As if life wasn’t tough enough for HR managers, things could have got a whole lot worse since the new Equality Act 2010 came into force.
According to Andrew Cochrane, the new equality legislation could leave businesses in open to litigation from employees if they fail to take reasonable steps to protect them from any form of discrimination by a third party, such as a customer. And naturally, the precise meaning of ‘reasonable’ in this context will be open to interpretation.
Third party harassment
This third party harassment forms part of an extension to the law introduced in 2008 that meant employers could be liable if their staff encountered discrimination on the grounds of sex. The new law will also cover discrimination on the basis of race, age, religion or belief, disability, sexual orientation and gender reassignment.
Employers should be doing all they can to protect their staff from any harassment anyway, but recent changes in the law have made it even more important for employers to treat third party harassment seriously.
The new legislation is set to operate on a ‘three strikes’ basis, so staff will be able to take action against their employers after just three incidents – regardless of whether this third party harassment involves three separate customers. So simply dealing with particular troublemakers might not necessarily solve the problem.
Whilst the legislation will affect all businesses that come into contact with the public, it is set to prove particularly problematic for certain sectors, for instance, pub and bar owners, who are going to find it nigh-on impossible to prevent customers from behaving inappropriately to the bar staff. What one customer thinks is friendly banter could easily be considered discrimination by a member of staff.

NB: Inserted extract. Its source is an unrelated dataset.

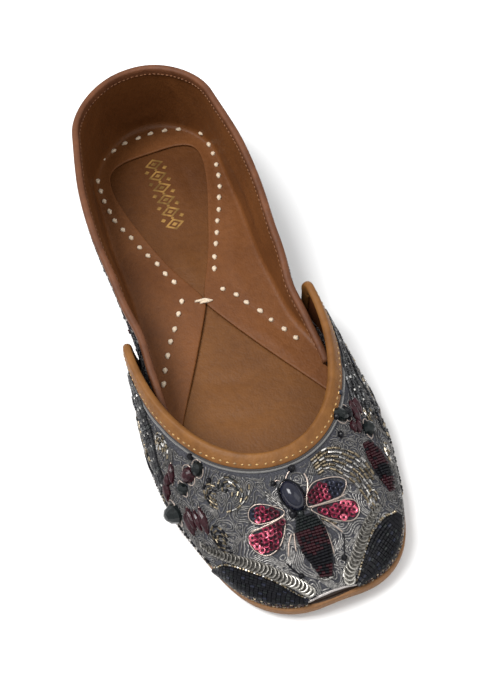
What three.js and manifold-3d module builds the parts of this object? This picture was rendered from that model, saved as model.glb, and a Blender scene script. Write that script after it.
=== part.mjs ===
// A mojari: a flat leather slip-on whose decorated vamp laps over a leather-lined quarter.
// Millimetres. +X points to the toe, +Y to the wearer's left and +Z up. The origin is on the floor,
// under the middle of the outsole. It is a right shoe: heel and toe curve slightly to the wearer's left.
import * as THREE from "three";
import { mergeVertices } from "three/addons/utils/BufferGeometryUtils.js";
import Module from "manifold-3d";

const wasm = await Module();
wasm.setup();

// Driving dimensions.
const LENGTH = 248;
const SOLE_THICK = 4.4;
const GAP = 0.3;             // between pieces that are sewn or glued together
const VAMP_WALL = 1.7;       // cover and lining together
const QUARTER_WALL = 1.7;
const LAP = 1.1;             // the quarter's front ends lie this far inside the vamp's face
const INSOLE_THICK = 1.4;
const FLANGE_THICK = 0.9;    // the lining turned in and sewn down on the insole
const BINDING_THICK = 0.8;
const CURVE = { ends: 4.2, level: 0.181 };  // the last's sideways curve: its rise at the ends, and the share taken off

// The outsole at its stations. at: share of the length from the heel; half: half width before the
// heel and toe are rounded off; lift: height of the underside, for the arch and the toe spring;
// welt: how far it stands out past the upper's foot.
const SOLE = [
  { at: 0.00, half: 27.6, lift: 0.0, welt: 0.8 },
  { at: 0.14, half: 31.4, lift: 0.0, welt: 0.7 },
  { at: 0.26, half: 31.6, lift: 0.0, welt: 0.5 },
  { at: 0.40, half: 30.4, lift: 1.5, welt: 0.4 },
  { at: 0.52, half: 33.2, lift: 0.7, welt: 0.3 },
  { at: 0.60, half: 38.6, lift: 0.0, welt: 0.3 },
  { at: 0.67, half: 42.0, lift: 0.0, welt: 0.3 },
  { at: 0.72, half: 42.9, lift: 0.0, welt: 0.3 },
  { at: 0.78, half: 42.2, lift: 0.0, welt: 0.3 },
  { at: 0.86, half: 38.0, lift: 0.6, welt: 0.4 },
  { at: 0.94, half: 32.2, lift: 2.6, welt: 1.0 },
  { at: 1.00, half: 27.0, lift: 4.4, welt: 1.9 },
];
const HEEL_ROUND = { centre: 0.14, power: 2.15 };
const TOE_ROUND = { centre: 0.885, power: 3.2 };
const NOSE = { lift: 1.8, halfWidth: 9, length: 14 };  // the small turned-up tip of the sole
const SPINE = { heel: -92, toe: 96 };                  // ends of the line the sole's rows meet on

// The quarter's top line. high: height above the floor; out: how far it stands out past its foot.
const COLLAR = [
  { at: 0.00, high: 45.2, out: -3.6 },
  { at: 0.14, high: 46.6, out: 0.0 },
  { at: 0.26, high: 45.0, out: 3.6 },
  { at: 0.36, high: 41.5, out: 4.8 },
  { at: 0.46, high: 36.8, out: 2.4 },
  { at: 0.55, high: 31.4, out: -3.6 },
  { at: 0.60, high: 28.4, out: -6.6 },
  { at: 0.67, high: 23.0, out: -9.6 },
];
const QUARTER_FRONT = 41;    // x of the quarter's front ends, inside the vamp
const QUARTER_FOOT = { rise: 12, lean: 1.8, drop: 90, reach: 0.3 };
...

At present, as there is no cap on the size of discrimination payout, it could result in claims for unlimited damages for injury to feelings and loss of earnings.
It is imperative, therefore, that you take reasonably practicable steps to prevent a customer or client from harassing an employee in the first place.
For instance, if you hear banter which over-steps the mark, nip it in the bud immediately and explain that such comments are not acceptable. If a colleague makes a formal complaint, treat it seriously. Comments like “don’t worry, that’s just his way” won’t go down well at a tribunal. Talk to the complainant about how they expect the matter to be resolved.
It is important that your employees are in no doubt that harassment of any kind will not be tolerated. Let them know that you operate an open-door policy and they should inform you immediately if any alleged harassment has occurred.
Consider putting up posters in the staffroom reinforcing your ‘zero tolerance’ attitude to harassment by customers. You might also want to consider putting up a few carefully worded posters warning customers that visit your premises that you won’t tolerate harassment of staff, or even hiring extra security to protect them.
We all agree that anti-discrimination legislation is necessary – and most businesses already see it as their responsibility to try and protect their staff from abuse. It is important, however, that these new laws don’t leave certain kinds of businesses exposed to claims from unscrupulous staff in search of an easy pay-out and I hope the courts are sensible in determining to what lengths an employer can reasonably be expected to go.